### SUPPLIED INFORMATION
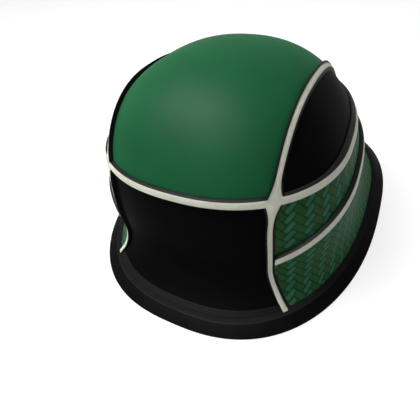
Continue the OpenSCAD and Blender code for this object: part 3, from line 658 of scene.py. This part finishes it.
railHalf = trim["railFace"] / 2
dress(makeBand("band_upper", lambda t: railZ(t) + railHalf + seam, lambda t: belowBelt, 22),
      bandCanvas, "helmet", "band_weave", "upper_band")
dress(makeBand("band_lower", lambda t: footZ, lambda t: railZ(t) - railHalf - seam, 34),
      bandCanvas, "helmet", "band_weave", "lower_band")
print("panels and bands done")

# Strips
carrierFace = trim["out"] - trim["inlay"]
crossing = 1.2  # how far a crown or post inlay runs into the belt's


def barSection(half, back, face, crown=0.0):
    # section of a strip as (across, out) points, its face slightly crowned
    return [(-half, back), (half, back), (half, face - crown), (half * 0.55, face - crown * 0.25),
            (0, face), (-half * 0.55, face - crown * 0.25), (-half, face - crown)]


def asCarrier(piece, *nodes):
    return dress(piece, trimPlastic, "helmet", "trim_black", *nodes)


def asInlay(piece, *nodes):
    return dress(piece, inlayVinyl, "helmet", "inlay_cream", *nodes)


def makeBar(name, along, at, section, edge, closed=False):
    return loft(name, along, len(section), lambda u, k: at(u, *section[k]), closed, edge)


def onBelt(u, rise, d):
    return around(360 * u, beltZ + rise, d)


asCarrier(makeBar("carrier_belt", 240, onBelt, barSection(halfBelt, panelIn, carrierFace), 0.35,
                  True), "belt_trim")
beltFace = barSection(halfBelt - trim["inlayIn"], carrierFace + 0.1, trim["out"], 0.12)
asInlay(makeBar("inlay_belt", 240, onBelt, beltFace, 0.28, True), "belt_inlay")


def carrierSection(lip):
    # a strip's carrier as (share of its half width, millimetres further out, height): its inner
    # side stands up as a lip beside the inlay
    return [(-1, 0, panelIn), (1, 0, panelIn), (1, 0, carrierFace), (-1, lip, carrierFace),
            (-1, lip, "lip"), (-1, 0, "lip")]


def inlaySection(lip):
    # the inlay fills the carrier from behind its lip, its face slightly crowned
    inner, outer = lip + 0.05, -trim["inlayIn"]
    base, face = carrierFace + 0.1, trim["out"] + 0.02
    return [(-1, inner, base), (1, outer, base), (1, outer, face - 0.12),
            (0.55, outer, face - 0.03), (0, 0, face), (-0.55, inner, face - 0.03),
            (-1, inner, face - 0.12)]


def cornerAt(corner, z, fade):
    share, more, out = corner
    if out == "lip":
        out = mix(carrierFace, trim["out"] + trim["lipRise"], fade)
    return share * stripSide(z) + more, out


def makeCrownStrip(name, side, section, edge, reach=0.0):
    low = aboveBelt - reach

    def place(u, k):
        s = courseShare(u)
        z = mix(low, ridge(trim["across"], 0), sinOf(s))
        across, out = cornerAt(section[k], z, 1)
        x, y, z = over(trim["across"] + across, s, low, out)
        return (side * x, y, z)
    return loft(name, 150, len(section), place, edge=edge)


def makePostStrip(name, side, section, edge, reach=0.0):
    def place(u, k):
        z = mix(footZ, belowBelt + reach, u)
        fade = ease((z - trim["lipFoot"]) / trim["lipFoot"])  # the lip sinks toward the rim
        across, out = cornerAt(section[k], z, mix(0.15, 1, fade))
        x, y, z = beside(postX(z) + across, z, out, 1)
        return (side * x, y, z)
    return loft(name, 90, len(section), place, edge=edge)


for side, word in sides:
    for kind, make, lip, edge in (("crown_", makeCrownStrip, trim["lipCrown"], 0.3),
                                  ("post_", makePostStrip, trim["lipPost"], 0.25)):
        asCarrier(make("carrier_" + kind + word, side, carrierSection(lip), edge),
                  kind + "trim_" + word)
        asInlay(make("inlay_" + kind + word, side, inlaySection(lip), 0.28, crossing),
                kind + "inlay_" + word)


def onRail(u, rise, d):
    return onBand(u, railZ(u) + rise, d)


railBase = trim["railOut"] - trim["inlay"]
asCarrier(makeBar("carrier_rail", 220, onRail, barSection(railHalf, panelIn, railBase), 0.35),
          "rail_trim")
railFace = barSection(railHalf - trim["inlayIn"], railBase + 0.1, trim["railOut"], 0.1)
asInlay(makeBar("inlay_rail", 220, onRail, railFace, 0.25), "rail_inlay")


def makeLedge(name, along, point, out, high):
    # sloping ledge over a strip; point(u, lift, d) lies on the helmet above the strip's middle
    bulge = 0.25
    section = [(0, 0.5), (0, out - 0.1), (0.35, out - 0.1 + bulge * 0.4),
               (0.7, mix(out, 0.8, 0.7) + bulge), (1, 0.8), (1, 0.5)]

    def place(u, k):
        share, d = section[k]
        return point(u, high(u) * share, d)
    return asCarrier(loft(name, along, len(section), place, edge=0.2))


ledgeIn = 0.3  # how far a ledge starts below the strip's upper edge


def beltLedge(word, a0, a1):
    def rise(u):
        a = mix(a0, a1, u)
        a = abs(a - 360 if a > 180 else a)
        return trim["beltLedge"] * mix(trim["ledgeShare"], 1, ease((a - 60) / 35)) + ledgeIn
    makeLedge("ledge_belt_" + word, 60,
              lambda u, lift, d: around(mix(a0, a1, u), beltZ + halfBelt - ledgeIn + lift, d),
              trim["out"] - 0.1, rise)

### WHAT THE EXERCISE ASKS
Reproduce the full listing exactly.

### SOLUTION TO THE EXERCISE
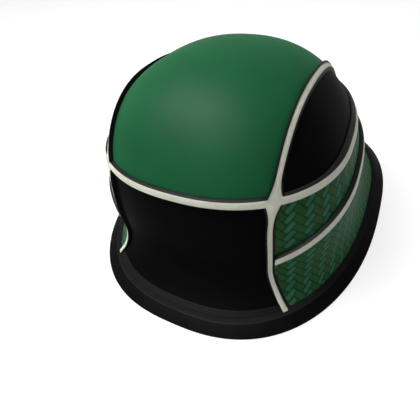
Continue the OpenSCAD and Blender code for this object: part 3, from line 658 of scene.py. This part finishes it.
railHalf = trim["railFace"] / 2
dress(makeBand("band_upper", lambda t: railZ(t) + railHalf + seam, lambda t: belowBelt, 22),
      bandCanvas, "helmet", "band_weave", "upper_band")
dress(makeBand("band_lower", lambda t: footZ, lambda t: railZ(t) - railHalf - seam, 34),
      bandCanvas, "helmet", "band_weave", "lower_band")
print("panels and bands done")

# Strips
carrierFace = trim["out"] - trim["inlay"]
crossing = 1.2  # how far a crown or post inlay runs into the belt's


def barSection(half, back, face, crown=0.0):
    # section of a strip as (across, out) points, its face slightly crowned
    return [(-half, back), (half, back), (half, face - crown), (half * 0.55, face - crown * 0.25),
            (0, face), (-half * 0.55, face - crown * 0.25), (-half, face - crown)]


def asCarrier(piece, *nodes):
    return dress(piece, trimPlastic, "helmet", "trim_black", *nodes)


def asInlay(piece, *nodes):
    return dress(piece, inlayVinyl, "helmet", "inlay_cream", *nodes)


def makeBar(name, along, at, section, edge, closed=False):
    return loft(name, along, len(section), lambda u, k: at(u, *section[k]), closed, edge)


def onBelt(u, rise, d):
    return around(360 * u, beltZ + rise, d)


asCarrier(makeBar("carrier_belt", 240, onBelt, barSection(halfBelt, panelIn, carrierFace), 0.35,
                  True), "belt_trim")
beltFace = barSection(halfBelt - trim["inlayIn"], carrierFace + 0.1, trim["out"], 0.12)
asInlay(makeBar("inlay_belt", 240, onBelt, beltFace, 0.28, True), "belt_inlay")


def carrierSection(lip):
    # a strip's carrier as (share of its half width, millimetres further out, height): its inner
    # side stands up as a lip beside the inlay
    return [(-1, 0, panelIn), (1, 0, panelIn), (1, 0, carrierFace), (-1, lip, carrierFace),
            (-1, lip, "lip"), (-1, 0, "lip")]


def inlaySection(lip):
    # the inlay fills the carrier from behind its lip, its face slightly crowned
    inner, outer = lip + 0.05, -trim["inlayIn"]
    base, face = carrierFace + 0.1, trim["out"] + 0.02
    return [(-1, inner, base), (1, outer, base), (1, outer, face - 0.12),
            (0.55, outer, face - 0.03), (0, 0, face), (-0.55, inner, face - 0.03),
            (-1, inner, face - 0.12)]


def cornerAt(corner, z, fade):
    share, more, out = corner
    if out == "lip":
        out = mix(carrierFace, trim["out"] + trim["lipRise"], fade)
    return share * stripSide(z) + more, out


def makeCrownStrip(name, side, section, edge, reach=0.0):
    low = aboveBelt - reach

    def place(u, k):
        s = courseShare(u)
        z = mix(low, ridge(trim["across"], 0), sinOf(s))
        across, out = cornerAt(section[k], z, 1)
        x, y, z = over(trim["across"] + across, s, low, out)
        return (side * x, y, z)
    return loft(name, 150, len(section), place, edge=edge)


def makePostStrip(name, side, section, edge, reach=0.0):
    def place(u, k):
        z = mix(footZ, belowBelt + reach, u)
        fade = ease((z - trim["lipFoot"]) / trim["lipFoot"])  # the lip sinks toward the rim
        across, out = cornerAt(section[k], z, mix(0.15, 1, fade))
        x, y, z = beside(postX(z) + across, z, out, 1)
        return (side * x, y, z)
    return loft(name, 90, len(section), place, edge=edge)


for side, word in sides:
    for kind, make, lip, edge in (("crown_", makeCrownStrip, trim["lipCrown"], 0.3),
                                  ("post_", makePostStrip, trim["lipPost"], 0.25)):
        asCarrier(make("carrier_" + kind + word, side, carrierSection(lip), edge),
                  kind + "trim_" + word)
        asInlay(make("inlay_" + kind + word, side, inlaySection(lip), 0.28, crossing),
                kind + "inlay_" + word)


def onRail(u, rise, d):
    return onBand(u, railZ(u) + rise, d)


railBase = trim["railOut"] - trim["inlay"]
asCarrier(makeBar("carrier_rail", 220, onRail, barSection(railHalf, panelIn, railBase), 0.35),
          "rail_trim")
railFace = barSection(railHalf - trim["inlayIn"], railBase + 0.1, trim["railOut"], 0.1)
asInlay(makeBar("inlay_rail", 220, onRail, railFace, 0.25), "rail_inlay")


def makeLedge(name, along, point, out, high):
    # sloping ledge over a strip; point(u, lift, d) lies on the helmet above the strip's middle
    bulge = 0.25
    section = [(0, 0.5), (0, out - 0.1), (0.35, out - 0.1 + bulge * 0.4),
               (0.7, mix(out, 0.8, 0.7) + bulge), (1, 0.8), (1, 0.5)]

    def place(u, k):
        share, d = section[k]
        return point(u, high(u) * share, d)
    return asCarrier(loft(name, along, len(section), place, edge=0.2))


ledgeIn = 0.3  # how far a ledge starts below the strip's upper edge


def beltLedge(word, a0, a1):
    def rise(u):
        a = mix(a0, a1, u)
        a = abs(a - 360 if a > 180 else a)
        return trim["beltLedge"] * mix(trim["ledgeShare"], 1, ease((a - 60) / 35)) + ledgeIn
    makeLedge("ledge_belt_" + word, 60,
              lambda u, lift, d: around(mix(a0, a1, u), beltZ + halfBelt - ledgeIn + lift, d),
              trim["out"] - 0.1, rise)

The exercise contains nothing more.